Robert Wilson, “the CIVIL warS”

Rotterdamse Schouwburg

To judge from the disappointed tone of Dutch press reviews of the world premiere of the first episode of “the CIVIL warS,” Robert Wilson can still shock even the most faithful of his fans. What the critics disliked most was what they termed the use of clichés: notable figures from Dutch history, such as William the Silent, Queen Wilhelmina, and World War I female spy Mata Hari, people décors of frozen seascapes alternating with sun-drenched scarlet tulip fields. The stage image is unremittingly colorful, showing a marked resemblance to a collection of picture postcards. The music has no affinity with Philip Glass’ minimal sound; Nicolas Economou’s work is melodious and more impressionistic. The production is in all respects unlike anything Wilson has done previously.

Images of red tulips and Wilhelmina in fur coat on skates are irritating if you think of them as representing a typically superficial American view of Dutch society. But they are part of a complex whole. The two-hour spectacular also features a wounded soldier from the American Civil War, who marches at intervals slowly from right to left across the stage; the central character in this first part of Wilson’s project is Jack, of “Jack and the Beanstalk,” played by a small Dutch boy speaking his text in Dutch, as do several other participating Dutch actors. The innocent little boy and the soldier symbolize the duality which is the underlying concept of the work. The theme is repeated in the contrast between stage settings like romantic paintings and the repeatedly projected photographs of cities devasted by bombs; and again as hope versus despair, enterprise versus obedience, boldness versus fear. Like a modern version of Siegfried, the truly free hero in Wagner’s Ring, Jack seeks the truth—in this case in the form of his father, whom, he’s been told, he will only be able to recognize “through the eyes of fear.” Ignorant of fear, however, he fails to recognize the powerful father figure, and has to continue on his journey.

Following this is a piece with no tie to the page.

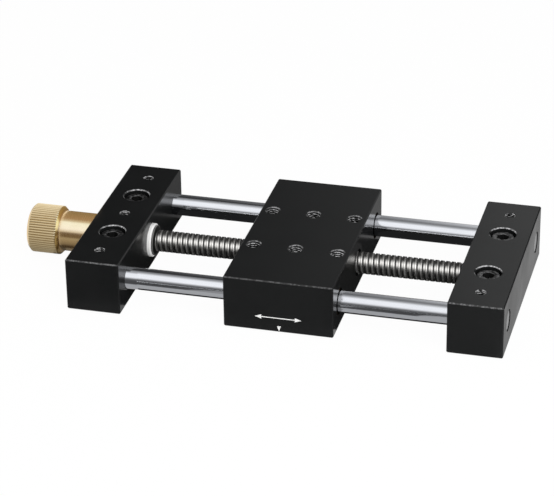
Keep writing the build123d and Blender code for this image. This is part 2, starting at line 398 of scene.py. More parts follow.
def rolledSteel():
    # the crests are burnished, with a paler rim that the rolling left rough;
    # the grooves between them are dull and painted dark, as shade
    r = rolled
    finish, tree, shader = newFinish("rolledSteel", r)
    radius = radiusFrom(tree, screwAxis)
    outer = spread(tree, radius, r["groove"], r["crest"], 0, 1)
    bright = compute(tree, "MAXIMUM", outer, below(tree, radius, r["journal"], hairFade))
    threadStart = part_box("inner_thrust_washer")[1].x
    point = coordinates(tree, objectPoint(tree, start=(-threadStart, -screwAxis.y, -screwAxis.z)))
    turn = times(tree, compute(tree, "ARCTAN2", point["Z"], point["Y"]), -1 / fullTurn)
    across = compute(tree, "FRACT", compute(tree, "MULTIPLY_ADD", point["X"], 1 / screwLead, turn))
    rim = times(tree, band(tree, across, *r["rim"]), outer)
    # near black from the crests down into the grooves: a painted shade
    tint = blendColour(tree, bright, *r["tints"])
    drive(shader, "Base Color", mixColour(tree, rim, tint, r["rimColour"]))
    drive(shader, "Metallic", times(tree, bright, spread(tree, rim, 0, 1, 1, r["rimMetallic"])))
    polish = spread(tree, bright, 0, 1, *r["roughRange"])
    drive(shader, "Roughness", compute(tree, "ADD", polish, times(tree, rim, r["rimRoughness"])))
    scratch = noise(tree, objectPoint(tree, stretch=r["scratchStretch"]), *r["scratch"])
    bump(tree, shader, scratch, *r["scratchBump"])
    return finish


turned = {
    "colour": (0.86, 0.68, 0.40), "metallic": 1.0, "roughness": 0.22,
    "marksPerMetre": 7000,
    "marksDetail": 2,
    "markBump": (0.2, 0.03 * mm),
    "roughRange": (0.17, 0.28),
    "cloud": (220, 4),
    "freshTints": ((0.87, 0.62, 0.33), (0.94, 0.70, 0.41)),
    "wornTints": ((0.80, 0.63, 0.37), (0.92, 0.78, 0.52)),
    "knurlFrom": 8.70 * mm,    # radii
    "toothRoot": 8.80 * mm,
    "toothTop": 9.08 * mm,
    "chamferFrom": 8.15 * mm,
    "headMiddle": 6.0 * mm,    # from the knob's outer end
    "toothReach": 5.1 * mm,    # to either side of that, up to the chamfers
    # the roots of the teeth, darkened as a painted shade
    "rootShadeColour": (0.42, 0.31, 0.16),
    "chamferColour": (0.90, 0.62, 0.24),
}


def turnedBrass():
    # fine tool marks run round the neck and the end faces, inside the knurl's radius;
    # the knurl is paler from handling, with painted shade in the roots of its teeth, and the chamfer at the
    # neck is yellow
    t = turned
    finish, tree, shader = newFinish("turnedBrass", t)
    along = coordinates(tree, objectPoint(tree))["X"]
    radius = radiusFrom(tree, screwAxis)
    marks = addNode(
        tree, "ShaderNodeTexNoise",
        {"W": compute(tree, "ADD", along, radius), "Scale": t["marksPerMetre"], "Detail": t["marksDetail"]},
        noise_dimensions="1D").outputs["Fac"]
    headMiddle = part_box("knob")[0].x + t["headMiddle"]
    aside = compute(tree, "ABSOLUTE", coordinates(tree, objectPoint(tree, start=(-headMiddle, 0, 0)))["X"])
    atChamfer = above(tree, aside, t["toothReach"], shortFade)
    cloud = noise(tree, objectPoint(tree), *t["cloud"])
    # painted shade, deepest at the roots of the teeth, and none on the chamfers
    root = times(
        tree,
        spread(tree, radius, t["toothRoot"], t["toothTop"], 1, 0),
        below(tree, atChamfer, 0, 1))
    worn = mixColour(tree, root, blendColour(tree, cloud, *t["wornTints"]), t["rootShadeColour"])
    plain = below(tree, radius, t["knurlFrom"], hairFade)
    brass = mixColour(tree, plain, worn, blendColour(tree, cloud, *t["freshTints"]))
    warm = times(
        tree, atChamfer,
        above(tree, radius, t["chamferFrom"], hairFade),
        above(tree, along, headMiddle, shortFade))
    drive(shader, "Base Color", mixColour(tree, warm, brass, t["chamferColour"]))
    drive(shader, "Roughness", spread(tree, marks, *noiseSpan, *t["roughRange"]))
    bump(tree, shader, times(tree, marks, plain), *t["markBump"])
    return finish


acetal = {
    "colour": (0.90, 0.90, 0.89), "metallic": 0.0, "roughness": 0.38,
    "cloud": (400, 3),
    "tints": ((0.88, 0.88, 0.87), (0.93, 0.93, 0.92)),
    "roughRange": (0.34, 0.44),
    "grain": (3000, 2, 0.08, 0.03 * mm),
}


greyWasherShade = {
    "colour": (0.17, 0.17, 0.165), "metallic": 0.0, "roughness": 0.30,
    "cloud": (700, 3),
    "tints": ((0.10, 0.10, 0.098), (0.26, 0.26, 0.25)),
    "black": (0.012, 0.012, 0.011),
    "rim": 5.4 * mm,           # radius inside which its face is black, a painted shade
    "seam": 0.15 * mm,         # width of the black line against the bush, a painted shadow
    "seamFade": 0.045 * mm,
}


def greyAcetalPaintedShade():
    # the thrust washer against the screw, grey, with its face painted black as shade and a painted shadow
    # line in its seam against the bush
    g = greyWasherShade
    finish, tree, shader = newFinish("greyAcetalPaintedShade", g)
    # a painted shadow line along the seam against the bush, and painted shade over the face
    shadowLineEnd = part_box("inner_thrust_washer")[0].x + g["seam"]
    seam = below(tree, coordinates(tree, objectPoint(tree))["X"], shadowLineEnd, g["seamFade"])
    face = below(tree, radiusFrom(tree, screwAxis), g["rim"], hairFade)
    greyTone = blendColour(tree, noise(tree, objectPoint(tree), *g["cloud"]), *g["tints"])
    drive(shader, "Base Color", mixColour(tree, compute(tree, "MAXIMUM", seam, face), greyTone, g["black"]))
    return finish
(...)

I have no clear idea whether Wilson has a message in mind with “the CIVIL warS.” The way the characters relate to each other seems too episodic to indicate one, and a large cast (including Abraham Lincoln, Cain and Abel, the Marx Brothers, and Frederick the Great of Prussia) has yet to appear. But the deliberation with which idealistic images are alternated with scenes of disillusioning reality rouses suspicions of an admonitory pastoral intent. It’s nonsense, of course, to consider only the purely iconographic and thematic aspects of Wilson’s opera; he has always shown an exceptional talent for giving theatrical expression to highly abstract ideas. His virtuosity is immediately recognizable in the blend and contrast of rhythms and colors in the voices, in the diversity of rhythms in movement (folk dances, the skaters’ pas de deux, the polar bear that keeps lumbering onto the scene), and in the lighting, which is perfect. But none of the performing can as yet hold a candle to that in Wilson’s earlier partnerships with Christopher Knowles and Lucinda Childs. Childs’ precise geometrical movements are missed the more dearly during Mata Hari’s violent dances, even by those charitable enough to view these as an attempt to convey wild expressiveness.

The Dutch production happily includes some superb images: the transition from a stage scene of Jack and the Beanstalk to a film fragment showing him arriving in the heavens is fascinating. The Giant and the Giantess are seen as the black-and-white figures of a silent film, moving swiftly in a loose-painted setting of pastel-colored brush strokes through which little Jack wanders like Tom Thumb; the product of a collaboration with video artist Jaap Drupsteen, the scene shows master-fairytale-teller Wilson at his inspired best. If he continues to invite encounters of this kind with eminent artists of other countries, then the world premiere of the complete performance at the 1984 Olympics in Los Angeles will really be a monument to art on a par with the sports spectacular.

Saskia Bos

Translated from the Dutch by Angela Hood.